Analytics’ primary goal is a more accurate player analysis. We can finally determine how good that pitcher with a 2.38 ERA is. We can determine if the hitter with a .322 batting average is really that good. We can also determine if a player who appears to be struggling, say with a .231 batting average, is actually good or not.

Look at Ronald Acuña, Jr. His .279 batting average isn’t inspiring. In fact, it’s 39th in the league. Shohei Ohtani, a frontrunner for MVP, is hitting .270, good for 55th. But if you look at wRC+ (weighted runs created plus) it tells you just how good they’ve actually been. Acuña, Jr.’s 163 wRC+ puts him at ninth in baseball, and Ohtani’s 160 places him 11th. That’s not something you’d guess by looking at their slash lines.
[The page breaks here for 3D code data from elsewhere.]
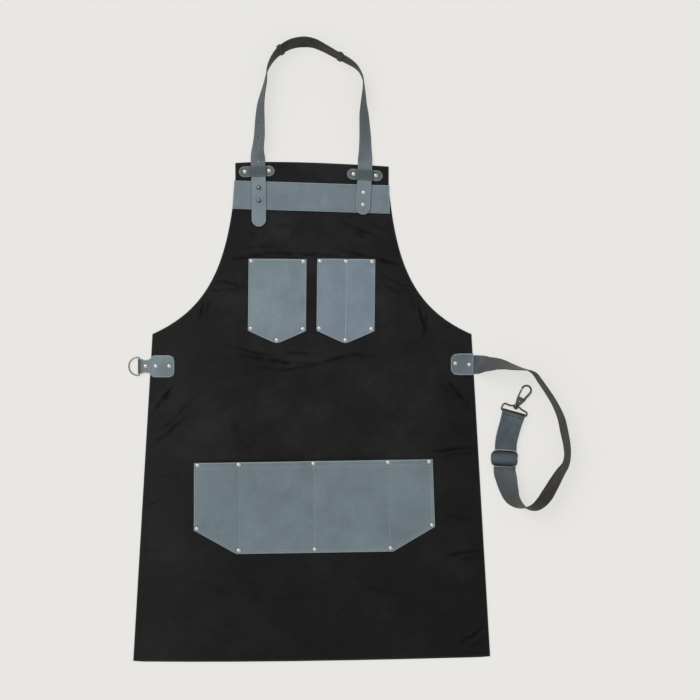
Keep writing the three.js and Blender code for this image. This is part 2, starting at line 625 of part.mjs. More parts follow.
function hookEye() {
  const outline = roundedShape([
    [-22, 0, 2.5], [22, 0, 2.5], [22.4, 4.5, 1.5], [20, 7.4, 2], [12.3, 8.8, 4], [5, 12.9, 3],
    [-3, 12.6, 3], [-9.8, 10.6, 3], [-18.5, 12.6, 3], [-22.4, 8, 3],
  ]);
  const place = (geometry) => (
    geometry.rotateZ(THREE.MathUtils.degToRad(LEAN)).translate(knob.x, knob.y, 0)
  );
  const collar = solid(place(turnedRod(3.3, -1.6, 1.6)));
  const bore = solid(place(turnedRod(BORE_RADIUS, -12, 12)));
  const seats = solid(place(turnedRod(4.4, 1.6, 6))).add(solid(place(turnedRod(4.4, -6, -1.6))));
  return solid(closedWire(outline, WIRE / 2, 48, 6)).subtract(seats).add(collar).subtract(bore);
}
addMesh('hook_eye', geometryOf(hookEye()), gunmetal, eyeGroup);

const HOOK_WIRE = 1.5;
const CHEEK = 2.6; // half the thickness of the hook's forked body
const pivot = new THREE.Vector2(1.8, 9.5);

function hookBody() {
  const head = new THREE.LatheGeometry([
    [0, -5.4], [2.4, -5], [4, -3.4], [4, -1.9], [STEM_RADIUS, -1.9], [STEM_RADIUS, 2.5], [0, 2.5],
  ].map(([radius, along]) => new THREE.Vector2(radius, along)), 10);
  const fork = slab(roundedShape([
    [-3.2, 1.9, 1], [3.8, 1.9, 1], [9.3, 17.2, 1.5], [-6.2, 17.2, 1.5],
  ]), -CHEEK, CHEEK, 2);
  const bow = new THREE.CatmullRomCurve3([
    [6.8, 14.5], [8.6, 22], [10.8, 29], [11.2, 34], [8.6, 38.6], [4, 40.6], [-0.6, 39.4],
    [-3.9, 36.2], [-5, 32.4],
  ].map(([x, y]) => new THREE.Vector3(x, y, 0)));
  const slot = block(-12, 6, -1.2, 5, 18, 1.2);
  return solid(fork).subtract(slot).add(solid(head)).add(solid(wire(bow, HOOK_WIRE, 16)))
    .subtract(drill(pivot.x, pivot.y));
}
addMesh('hook_body', geometryOf(hookBody()), gunmetal, hookGroup);

function hookGate() {
  const plan = roundedShape([
    [4.3, 9.5, 1.4], [1.5, 12.2, 1.5], [-3.2, 14.5, 1.5], [-3.9, 31.2, 0.3], [-6.1, 30.9, 0.3],
    [-5.6, 13, 1.5], [-1.2, 7, 1.5], [3, 6.7, 1.4],
  ]);
  return solid(slab(plan, -0.9, 0.9, 2)).subtract(drill(pivot.x, pivot.y));
}
addMesh('hook_gate', geometryOf(hookGate()), gunmetal, hookGroup);

const pivotPin = new THREE.LatheGeometry([
  [0, -CHEEK - 0.9], [2, -CHEEK - 0.2], [POST_RADIUS, -CHEEK - 0.2],
  [POST_RADIUS, CHEEK + 0.2], [2.1, CHEEK + 0.2], [1.6, CHEEK + 0.9], [0, CHEEK + 1.1],
].map(([radius, height]) => new THREE.Vector2(radius, height)), 10).rotateX(Math.PI / 2);
addMesh('hook_pivot_pin', pivotPin, nickel, hookGroup).position.set(pivot.x, pivot.y, 0);

// ---------------------------------------------------------------- canvas body

// The canvas's outline, drawn in by inset for the inner edge of the hem.
function canvasShape(inset) {
  const shape = new THREE.Shape();
  const side = SIDE_HALF - inset;
  shape.moveTo(inset - BOTTOM_HALF - 1, inset - 3);
  shape.quadraticCurveTo(-60, inset - 6, BOTTOM_HALF - inset, inset + 5);
  shape.lineTo(side, SIDE_CORNER - inset);
  shape.bezierCurveTo(175 - inset, 610 - inset, 146 - inset, 690, BIB_HALF - inset, 825);
  shape.lineTo(BIB_HALF - 1 - inset, BIB_TOP - 3 - inset);
  shape.quadraticCurveTo(-60, BIB_TOP + 9 - inset, inset - BIB_HALF - 0.5, BIB_TOP + 3 - inset);
  shape.lineTo(inset - BIB_HALF - 1, 825);
  shape.bezierCurveTo(inset - 147, 690, inset - 177, 610 - inset, -side, SIDE_CORNER - inset);
  shape.closePath();
  return shape;
}

function canvasBody() {
  const sheet = solid(slab(canvasShape(0), 0, FRONT, 14));
  const inside = solid(slab(canvasShape(HEM_WIDTH), -1, HEM, 14));
  const caps = canvasHoles.map(([x, y]) => {
    const recess = new THREE.CylinderGeometry(4.2, 4.2, HEM + 1, 6);
    return solid(recess.rotateX(Math.PI / 2).translate(x, y, (HEM - 1) / 2));
  });
  const hemmed = drilled(sheet.subtract(inside), canvasHoles, STUD_HOLE);
  return caps.reduce((rest, recess) => rest.subtract(recess), hemmed);
}
addMesh('canvas_body', geometryOf(canvasBody()), canvasBlack);

export default apron;
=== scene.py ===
"""The looks of a canvas bib apron with leather trim, lying flat on its back on a pale floor.

Everything is in metres: +X to the viewer's right, +Y up the apron, +Z out of its front face.
"""

import json
import math

import bmesh
import bpy
import numpy as np
from mathutils import Matrix, Vector, noise
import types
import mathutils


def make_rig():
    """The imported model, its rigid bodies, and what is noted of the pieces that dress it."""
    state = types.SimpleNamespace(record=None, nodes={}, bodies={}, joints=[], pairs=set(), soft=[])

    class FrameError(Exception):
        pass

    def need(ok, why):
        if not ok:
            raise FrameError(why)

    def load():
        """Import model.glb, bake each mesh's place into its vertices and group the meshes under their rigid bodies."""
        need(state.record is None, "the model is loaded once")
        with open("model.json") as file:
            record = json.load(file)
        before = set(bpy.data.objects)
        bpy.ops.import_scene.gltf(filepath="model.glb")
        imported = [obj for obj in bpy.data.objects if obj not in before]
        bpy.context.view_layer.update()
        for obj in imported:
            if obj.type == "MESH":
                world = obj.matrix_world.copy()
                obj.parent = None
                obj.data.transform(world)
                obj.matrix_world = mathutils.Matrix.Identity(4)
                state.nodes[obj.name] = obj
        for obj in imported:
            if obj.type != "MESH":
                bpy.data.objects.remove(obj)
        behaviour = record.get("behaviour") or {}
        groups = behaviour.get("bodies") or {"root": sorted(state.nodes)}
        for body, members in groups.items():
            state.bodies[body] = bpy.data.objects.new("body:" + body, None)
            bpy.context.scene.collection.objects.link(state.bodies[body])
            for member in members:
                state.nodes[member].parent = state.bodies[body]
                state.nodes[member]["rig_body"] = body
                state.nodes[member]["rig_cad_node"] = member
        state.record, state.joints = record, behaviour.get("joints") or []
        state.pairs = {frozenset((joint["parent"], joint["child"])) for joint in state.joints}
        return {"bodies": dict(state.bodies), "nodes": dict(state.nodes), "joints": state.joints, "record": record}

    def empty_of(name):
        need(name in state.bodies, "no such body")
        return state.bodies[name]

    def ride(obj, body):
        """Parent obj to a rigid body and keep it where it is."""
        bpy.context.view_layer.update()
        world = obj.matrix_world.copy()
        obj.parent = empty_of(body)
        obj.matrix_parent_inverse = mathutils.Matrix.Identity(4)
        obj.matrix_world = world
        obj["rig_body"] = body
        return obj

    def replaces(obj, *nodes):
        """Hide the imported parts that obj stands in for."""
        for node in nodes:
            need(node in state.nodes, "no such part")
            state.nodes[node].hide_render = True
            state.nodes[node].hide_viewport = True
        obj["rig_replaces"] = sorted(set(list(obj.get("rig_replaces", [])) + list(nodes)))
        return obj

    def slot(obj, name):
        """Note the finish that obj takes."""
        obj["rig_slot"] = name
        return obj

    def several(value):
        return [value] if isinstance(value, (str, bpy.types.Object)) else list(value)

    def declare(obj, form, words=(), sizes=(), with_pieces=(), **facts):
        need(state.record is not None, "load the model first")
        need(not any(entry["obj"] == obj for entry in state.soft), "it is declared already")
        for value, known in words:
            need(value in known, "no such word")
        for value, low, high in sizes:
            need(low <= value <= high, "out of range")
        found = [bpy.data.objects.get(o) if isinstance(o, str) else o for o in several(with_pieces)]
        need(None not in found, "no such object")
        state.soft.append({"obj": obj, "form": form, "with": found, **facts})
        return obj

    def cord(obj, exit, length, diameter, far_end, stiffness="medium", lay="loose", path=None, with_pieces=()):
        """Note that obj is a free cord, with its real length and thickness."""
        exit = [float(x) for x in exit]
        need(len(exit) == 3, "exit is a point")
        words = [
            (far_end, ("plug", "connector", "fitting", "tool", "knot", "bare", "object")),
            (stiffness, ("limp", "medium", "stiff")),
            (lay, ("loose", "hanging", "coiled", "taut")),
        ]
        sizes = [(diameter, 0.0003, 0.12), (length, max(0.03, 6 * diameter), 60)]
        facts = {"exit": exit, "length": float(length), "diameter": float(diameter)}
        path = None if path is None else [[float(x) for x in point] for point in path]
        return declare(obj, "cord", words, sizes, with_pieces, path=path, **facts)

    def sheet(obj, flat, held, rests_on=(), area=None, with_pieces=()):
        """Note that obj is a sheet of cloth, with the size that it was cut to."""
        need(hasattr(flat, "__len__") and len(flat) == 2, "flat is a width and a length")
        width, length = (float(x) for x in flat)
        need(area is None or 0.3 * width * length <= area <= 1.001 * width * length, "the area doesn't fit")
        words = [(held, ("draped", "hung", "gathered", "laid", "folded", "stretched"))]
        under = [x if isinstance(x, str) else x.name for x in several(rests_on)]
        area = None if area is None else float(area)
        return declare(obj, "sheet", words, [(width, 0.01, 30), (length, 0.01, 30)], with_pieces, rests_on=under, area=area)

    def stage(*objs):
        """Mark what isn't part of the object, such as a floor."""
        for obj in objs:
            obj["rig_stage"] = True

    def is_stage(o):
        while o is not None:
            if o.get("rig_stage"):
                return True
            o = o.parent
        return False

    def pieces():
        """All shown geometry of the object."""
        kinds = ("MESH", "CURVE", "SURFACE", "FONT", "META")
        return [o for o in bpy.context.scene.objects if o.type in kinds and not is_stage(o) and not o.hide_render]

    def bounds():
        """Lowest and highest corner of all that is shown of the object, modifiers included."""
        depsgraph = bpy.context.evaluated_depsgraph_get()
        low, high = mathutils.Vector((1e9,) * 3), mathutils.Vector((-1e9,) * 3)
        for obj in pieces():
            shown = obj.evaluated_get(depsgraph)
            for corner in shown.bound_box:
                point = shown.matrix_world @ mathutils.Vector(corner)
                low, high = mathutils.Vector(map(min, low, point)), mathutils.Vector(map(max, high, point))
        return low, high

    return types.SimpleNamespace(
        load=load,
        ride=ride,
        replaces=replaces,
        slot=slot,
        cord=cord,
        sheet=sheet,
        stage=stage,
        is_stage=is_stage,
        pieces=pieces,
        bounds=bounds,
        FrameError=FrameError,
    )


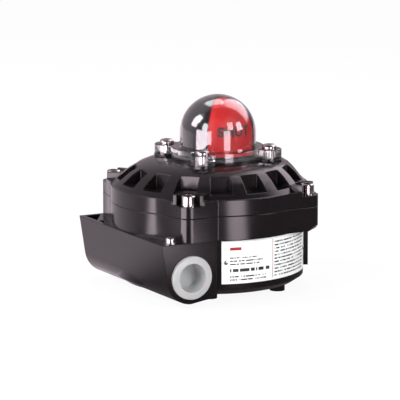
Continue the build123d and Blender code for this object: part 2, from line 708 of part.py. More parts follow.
with BuildPart() as plate_screws:
    for screw_x, screw_y in PLATE_SCREWS:
        with BuildSketch(Plane.XY.offset(PLATE_Z + PLATE_T)):
            with Locations((screw_x, screw_y)):
                Circle(3.0)
        extrude(amount=2.2)
        with BuildSketch(Plane.XY.offset(PLATE_Z - 8)):
            with Locations((screw_x, screw_y)):
                Circle(1.65)
        extrude(amount=PLATE_T + 8)
    chamfer(plate_screws.edges().filter_by(GeomType.CIRCLE).group_by(Axis.Z)[-1], 0.6)
    with BuildSketch(Plane.XY.offset(PLATE_Z + PLATE_T + 2.2)):
        with Locations(PLATE_SCREWS):
            Rectangle(CROSS_L, CROSS_W)
            Rectangle(CROSS_W, CROSS_L)
    extrude(amount=-1.2, mode=Mode.SUBTRACT)
save(plate_screws, "plate_screws")

with BuildPart() as switch_spacers:
    for hole_y in SWITCH_HOLE_Y:
        ring(PLATE_Z + PLATE_T, SWITCH_Z[0] - PLATE_Z - PLATE_T, 3.0, 1.6, SWITCH_HOLE_X, hole_y)
        ring(SWITCH_Z[0] + SWITCH_T, SWITCH_Z[1] - SWITCH_Z[0] - SWITCH_T, 3.0, 1.6, SWITCH_HOLE_X, hole_y)
save(switch_spacers, "switch_spacers")

with BuildPart() as switch_screws:
    for hole_y in SWITCH_HOLE_Y:
        with BuildSketch(Plane.XY.offset(SWITCH_Z[1] + SWITCH_T)):
            with Locations((SWITCH_HOLE_X, hole_y)):
                Circle(2.8)
        extrude(amount=2.0)
        with BuildSketch(Plane.XY.offset(PLATE_Z)):
            with Locations((SWITCH_HOLE_X, hole_y)):
                Circle(SWITCH_SCREW_R)
        extrude(amount=SWITCH_Z[1] + SWITCH_T - PLATE_Z)
    with BuildSketch(Plane.XY.offset(SWITCH_Z[1] + SWITCH_T + 2.0)):
        with Locations([(SWITCH_HOLE_X, y) for y in SWITCH_HOLE_Y]):
            Rectangle(CROSS_L, CROSS_W)
            Rectangle(CROSS_W, CROSS_L)
    extrude(amount=-1.0, mode=Mode.SUBTRACT)
save(switch_screws, "switch_screws")


def micro_switch(under_z):
    """Switch case with its two mounting holes, the plunger's guide and the lever's ears."""
    middle_z = under_z + SWITCH_T / 2
    with BuildPart() as case:
        with BuildSketch(Plane.XY.offset(under_z)):
            with BuildLine():
                Polyline(
                    (SWITCH_FACE_X, SWITCH_Y[0]),
                    (SWITCH_FACE_X + SWITCH_DEPTH, SWITCH_Y[0]),
                    (SWITCH_FACE_X + SWITCH_DEPTH, SWITCH_Y[1]),
                    (SWITCH_FACE_X, SWITCH_Y[1]),
                    close=True,
                )
            make_face()
        extrude(amount=SWITCH_T)
        chamfer(case.edges().filter_by(Axis.Z), 0.8)
        for ear_z in (middle_z - LEVER_W / 2 - 0.2 - EAR_T, middle_z + LEVER_W / 2 + 0.2):
            with BuildSketch(Plane.XY.offset(ear_z)):
                with BuildLine():
                    Polyline((27.5, 13.5), (24.8, 13.5), (24.0, 15), (24.8, 16.5), (27.5, 16.5), close=True)
                make_face()
                with Locations(LEVER_PIVOT):
                    Circle(PIN_R + RUNNING_GAP, mode=Mode.SUBTRACT)
            extrude(amount=EAR_T)
        with BuildSketch(Plane.XY.offset(under_z)):
            with Locations([(SWITCH_HOLE_X, y) for y in SWITCH_HOLE_Y]):
                Circle(SWITCH_SCREW_R + 0.05)
        extrude(amount=SWITCH_T, mode=Mode.SUBTRACT)
        with BuildSketch(Plane.YZ.offset(SWITCH_FACE_X)):
            with Locations((PLUNGER_Y, middle_z)):
                Circle(PLUNGER_R + RUNNING_GAP)
        extrude(amount=7, mode=Mode.SUBTRACT)
    return case


def lever(under_z, swing):
    """Leaf lever with a formed nose, turned about its hinge by the given angle."""
    middle_z = under_z + SWITCH_T / 2
    low_z = middle_z - LEVER_W / 2
    with BuildPart() as leaf:
        with BuildSketch(Plane.XY.offset(low_z)):
            with BuildLine():
                Polyline(
                    (LEVER_PIVOT[0] - LEVER_T / 2, -LEVER_TIP_R),
                    (LEVER_PIVOT[0] + LEVER_T / 2, -LEVER_TIP_R),
                    (LEVER_PIVOT[0] + LEVER_T / 2, LEVER_PIVOT[1]),
                    (LEVER_PIVOT[0] - LEVER_T / 2, LEVER_PIVOT[1]),
                    close=True,
                )
            make_face()
            with Locations(LEVER_PIVOT):
                Circle(PIN_R + 0.4)
            with Locations((TIP_X, 0)):
                Circle(LEVER_TIP_R)
            with Locations(((TIP_X + LEVER_PIVOT[0]) / 2, 0)):
                Rectangle(LEVER_PIVOT[0] - TIP_X, 1.6 * LEVER_TIP_R)
        extrude(amount=LEVER_W)
        with BuildSketch(Plane.XY.offset(low_z - 0.2 - EAR_T)):
            with Locations(LEVER_PIVOT):
                Circle(PIN_R)
        extrude(amount=LEVER_W + 2 * (0.2 + EAR_T))
    return leaf.part.rotate(Axis((LEVER_PIVOT[0], LEVER_PIVOT[1], 0), (0, 0, 1)), swing)


def plunger(under_z, travel):
    """Switch plunger, moved out of its case by the given travel."""
    with BuildPart() as pin:
        with BuildSketch(Plane.YZ.offset(LEVER_PIVOT[0] + LEVER_T / 2 + 0.12 - travel)):
            with Locations((PLUNGER_Y, under_z + SWITCH_T / 2)):
                Circle(PLUNGER_R)
        extrude(amount=6.5)
    return pin


SWITCHES = (("closed", SWITCH_Z[0], 0.0), ("open", SWITCH_Z[1], 1.0))
for side, under_z, released in SWITCHES:
    save(micro_switch(under_z), side + "_switch")
    with BuildPart() as side_lever:
        add(lever(under_z, -released * LEVER_SWING))
    save(side_lever, side + "_lever")
    save(plunger(under_z, released * PLUNGER_TRAVEL), side + "_plunger")

with BuildPart() as switch_tabs:
    for under_z in SWITCH_Z:
        for tab_y in (-4, 5, 14):
            with BuildSketch(Plane.YZ.offset(SWITCH_FACE_X + SWITCH_DEPTH)):
                with Locations((tab_y, under_z + SWITCH_T / 2)):
                    Rectangle(0.8, 4.8)
            extrude(amount=6)
save(switch_tabs, "switch_tabs")

# ---------------------------------------------------------------- terminal strip

STRIP_Z = LOWER_BOSS_Z
STRIP_L = 82.0
SADDLE_H = 13.0             # seat of the terminal screws above the strip's foot
POLE_PITCH = 8.0
POLE_COUNT = 8
POLE_Y = [(number - (POLE_COUNT - 1) / 2) * POLE_PITCH for number in range(POLE_COUNT)]

with BuildPart() as terminal_strip:
    with BuildSketch(Plane.XZ.offset(-STRIP_L / 2)):
        with BuildLine():
            Polyline(
                (STRIP_X - 8, STRIP_Z),
                (STRIP_X + 8, STRIP_Z),
                (STRIP_X + 8, STRIP_Z + 9),
                (STRIP_X + 4.5, STRIP_Z + 9),
                (STRIP_X + 4.5, STRIP_Z + 13),
                (STRIP_X - 4.5, STRIP_Z + 13),
                (STRIP_X - 4.5, STRIP_Z + 9),
                (STRIP_X - 8, STRIP_Z + 9),
                close=True,
            )
        make_face()
    extrude(amount=STRIP_L)
    for number in range(POLE_COUNT + 1):
        rib_y = (number - POLE_COUNT / 2) * POLE_PITCH
        with BuildSketch(Plane.XZ.offset(rib_y - 0.6)):
            with BuildLine():
                Polyline(
                    (STRIP_X - 8, STRIP_Z),
                    (STRIP_X + 8, STRIP_Z),
                    (STRIP_X + 8, STRIP_Z + 12),
                    (STRIP_X + 5, STRIP_Z + 17),
                    (STRIP_X - 5, STRIP_Z + 17),
                    (STRIP_X - 8, STRIP_Z + 12),
                    close=True,
                )
            make_face()
        extrude(amount=1.2)
    with Locations([(STRIP_X, y, STRIP_Z + SADDLE_H) for y in POLE_Y]):
        Hole(1.5, depth=8)
    with Locations([(x, y, STRIP_Z + SADDLE_H) for x, y in STRIP_SCREWS]):
        Hole(M3_CLEARANCE_R, depth=20)
save(terminal_strip, "terminal_strip")

with BuildPart() as terminal_screws:
    for pole_y in POLE_Y:
        with BuildSketch(Plane.XY.offset(STRIP_Z + SADDLE_H)):
            with Locations((STRIP_X, pole_y)):
                Circle(2.7)
        extrude(amount=2.0)
        with BuildSketch(Plane.XY.offset(STRIP_Z + 6)):
            with Locations((STRIP_X, pole_y)):
                Circle(1.45)
        extrude(amount=7)
    with BuildSketch(Plane.XY.offset(STRIP_Z + 15)):
        with Locations([(STRIP_X, y) for y in POLE_Y]):
            Rectangle(6, 0.8)
    extrude(amount=-1.0, mode=Mode.SUBTRACT)
save(terminal_screws, "terminal_screws")

with BuildPart() as strip_screws:
    for strip_screw in STRIP_SCREWS:
        with BuildSketch(Plane.XY.offset(STRIP_Z + SADDLE_H)):
            with Locations(strip_screw):
                Circle(2.9)
        extrude(amount=2.2)
        with BuildSketch(Plane.XY.offset(STRIP_Z - 8)):
            with Locations(strip_screw):
                Circle(1.65)
        extrude(amount=21)
    with BuildSketch(Plane.XY.offset(STRIP_Z + SADDLE_H + 2.2)):
        with Locations(STRIP_SCREWS):
            Rectangle(CROSS_L, CROSS_W)
            Rectangle(CROSS_W, CROSS_L)
    extrude(amount=-1.0, mode=Mode.SUBTRACT)
save(strip_screws, "strip_screws")

# ---------------------------------------------------------------- conduit plug, nameplate, earth screws

PLUG_FLANGE_R = 15.7
PLUG_FLANGE_T = 2.5
PLUG_CUP_R = 10.5
PLUG_STEM = 13.0
ENTRY_FACE = Plane((BLOCK_X, -BLOCK_END_Y, BLOCK_Z), x_dir=(1, 0, 0), z_dir=(0, -1, 0))

with BuildPart() as dust_plug:
    with BuildSketch(ENTRY_FACE):
        Circle(PLUG_FLANGE_R)
    extrude(amount=PLUG_FLANGE_T)
    with BuildSketch(ENTRY_FACE):
        Circle(ENTRY_R - 0.05)
    extrude(amount=-PLUG_STEM)
    fillet(dust_plug.edges().sort_by(Axis.Y)[0], 1.0)
    with BuildSketch(ENTRY_FACE.offset(PLUG_FLANGE_T)):
        Circle(PLUG_CUP_R)
    extrude(amount=-(PLUG_FLANGE_T + PLUG_STEM - 2), taper=4, mode=Mode.SUBTRACT)
save(dust_plug, "dust_plug")

PLATE_FROM = -21.3          # degrees round the wall, from the front towards the +X side
PLATE_TO = 53.5
PLATE_LOW_Z = 15.0
PLATE_HIGH_Z = 46.2
NAMEPLATE_T = 0.5
with BuildPart() as nameplate:
    with BuildSketch(Plane.XZ):
        with Locations((HOUSING_X + WALL_R + NAMEPLATE_T / 2, (PLATE_LOW_Z + PLATE_HIGH_Z) / 2)):
            Rectangle(NAMEPLATE_T, PLATE_HIGH_Z - PLATE_LOW_Z)
    revolve(axis=Axis((HOUSING_X, 0, 0), (0, 0, 1)), revolution_arc=PLATE_TO - PLATE_FROM)
nameplate.part = nameplate.part.rotate(Axis((HOUSING_X, 0, 0), (0, 0, 1)), PLATE_FROM - 90)
save(nameplate, "nameplate")

with BuildPart() as earth_screw:
    with BuildSketch(Plane.XY.offset(BLOCK_TOP_Z + 2)):
        with Locations(EARTH_POINT):
            Circle(3.5)
    extrude(amount=2.6)
    fillet(earth_screw.edges().group_by(Axis.Z)[-1], 1.4)
    with BuildSketch(Plane.XY.offset(BLOCK_TOP_Z - 4.5)):
        with Locations(EARTH_POINT):
            Circle(2.0)
    extrude(amount=6.5)
    with BuildSketch(Plane.XY.offset(BLOCK_TOP_Z + 4.6)):
        with Locations(EARTH_POINT):
            Rectangle(3.6, 0.9)
            Rectangle(0.9, 3.6)
    extrude(amount=-1.4, mode=Mode.SUBTRACT)
save(earth_screw, "earth_screw")

with BuildPart() as earth_washers:
    ring(BLOCK_TOP_Z, 0.9, 4.4, 2.1, *EARTH_POINT)
    ring(BLOCK_TOP_Z + 0.9, 1.1, 3.6, 2.1, *EARTH_POINT)
save(earth_washers, "earth_washers")

with BuildPart() as inner_earth_screw:
    with BuildSketch(Plane.XY.offset(FLOOR_Z)):
        with Locations(INNER_EARTH_POINT):
            Circle(3.4)
    extrude(amount=2.6)
    with BuildSketch(Plane.XY.offset(FLOOR_Z - 3.3)):
        with Locations(INNER_EARTH_POINT):
            Circle(2.0)
    extrude(amount=3.3)
    with BuildSketch(Plane.XY.offset(FLOOR_Z + 2.6)):
        with Locations(INNER_EARTH_POINT):
            Rectangle(8, 0.9)
    extrude(amount=-1.2, mode=Mode.SUBTRACT)
save(inner_earth_screw, "inner_earth_screw")
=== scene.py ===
"""Looks of a valve limit switch box: finishes, dome, indicator, nameplate and fasteners, in metres."""

import json
import logging
import math
import random
from contextlib import contextmanager
from dataclasses import dataclass, field
from enum import Enum
from typing import Callable, Iterator, Optional, Union

import bpy
from mathutils import Matrix, Vector


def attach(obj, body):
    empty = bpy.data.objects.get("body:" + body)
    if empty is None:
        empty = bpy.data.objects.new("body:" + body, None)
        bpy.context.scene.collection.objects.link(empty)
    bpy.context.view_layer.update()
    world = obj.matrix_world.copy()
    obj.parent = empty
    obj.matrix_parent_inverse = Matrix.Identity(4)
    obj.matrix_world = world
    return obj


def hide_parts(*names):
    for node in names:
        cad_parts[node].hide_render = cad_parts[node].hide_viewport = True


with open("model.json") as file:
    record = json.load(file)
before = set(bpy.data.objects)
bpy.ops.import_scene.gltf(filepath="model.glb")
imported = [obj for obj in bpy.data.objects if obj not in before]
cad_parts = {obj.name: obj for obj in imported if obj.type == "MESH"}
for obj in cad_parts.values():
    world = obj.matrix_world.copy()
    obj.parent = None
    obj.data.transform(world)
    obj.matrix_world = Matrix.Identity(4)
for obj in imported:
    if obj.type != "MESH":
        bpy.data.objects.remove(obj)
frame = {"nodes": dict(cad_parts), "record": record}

MM = 0.001
HOUSING_X = -7.0 * MM           # centre of the round housing, measured from the shaft axis
WORLD_UP = Vector((0.0, 0.0, 1.0))
CASTING_SMOOTH = 19.0           # degrees up to which faces shade as one
FITTING_SMOOTH = 30.0
PRINT_SMOOTH = 20.0
PIN_SMOOTH = 40.0
LOG = logging.getLogger("switch_box")
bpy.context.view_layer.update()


class Body(Enum):
    """Rigid bodies that the pieces ride on."""

    HOUSING = "housing"
    ROTOR = "rotor"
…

Matt Olson is hitting .264 but his 153 wRC+ is 15th in MLB. His Oakland teammate Mark Canha has a .254 batting average, but a 151 wRC+, putting him at 18th. Jose Ramirez is hitting .251 with a 137 wRC+, 34th among hitters. Mike Yastrzemski is hitting .221, something that would have been looked upon with disgust. His 120 wRC+ looks pretty good, though. And wRC+ isn’t the be-all-end-all, it just gives you a better look at how good someone’s hitting.

For pitchers, a good stat to look at is FIP (fielder independent pitching). This tells us if a pitcher has been helped by his fielding. A low FIP indicates he’s been pretty great regardless of the defense (or in spite of). Robbie Ray sports a 3.42 ERA. Solid, right? Well, his 4.86 FIP puts him at fourth worst. Jose Berrio’s 4.84 ERA is pretty rough, but a 3.40 FIP puts him at 27th in baseball.

Another side of analytics is the expected stats. These are great in determining the luck factor of hitting. When a player hits a 102 mile per hour line drive right to the first baseman who is shifted perfectly, that’s pretty unlucky. It’s the same with having a home run robbed. Expected stats remove the luck and tell us what the player should be at, in normal circumstances. Each batted ball has an xBA and those add up to see where a player would be without luck- either luck for him or against him.

For example, Detroit Tigers Harold Castro is hitting .341. Is he that good? well, his xBA indicates that, yeah, he’s pretty good. His .347 xBA is tops in the league. Aaron Judge is second with a .345 despite having a .308 batting average which wouldn’t rank second. Nick Senzel is hitting .255 with a .306 xBA indicating he’s been better than his batting average says.

The same thing goes for pitchers. Atlanta’s Jacob Webb has a .338 batting average against, but an xBAA of .269, so he’s been the unluckiest pitcher thus far. The Mets Joey Lucchesi has a whopping 7.32 ERA but an xERA of 3.14 so he’s also been one of the unluckiest pitchers in baseball. The Braves Luke Jackson sports a sterling 1.47 ERA, but his xERA is 5.20.

Analytics has improved baseball to the point, at least to where we can have a much fuller, more accurate analysis of players. Yes, baseball has changed and it seems to be losing some offensive luster but it’s not because of analytics. Analytics is the best thing to happen to baseball in a while.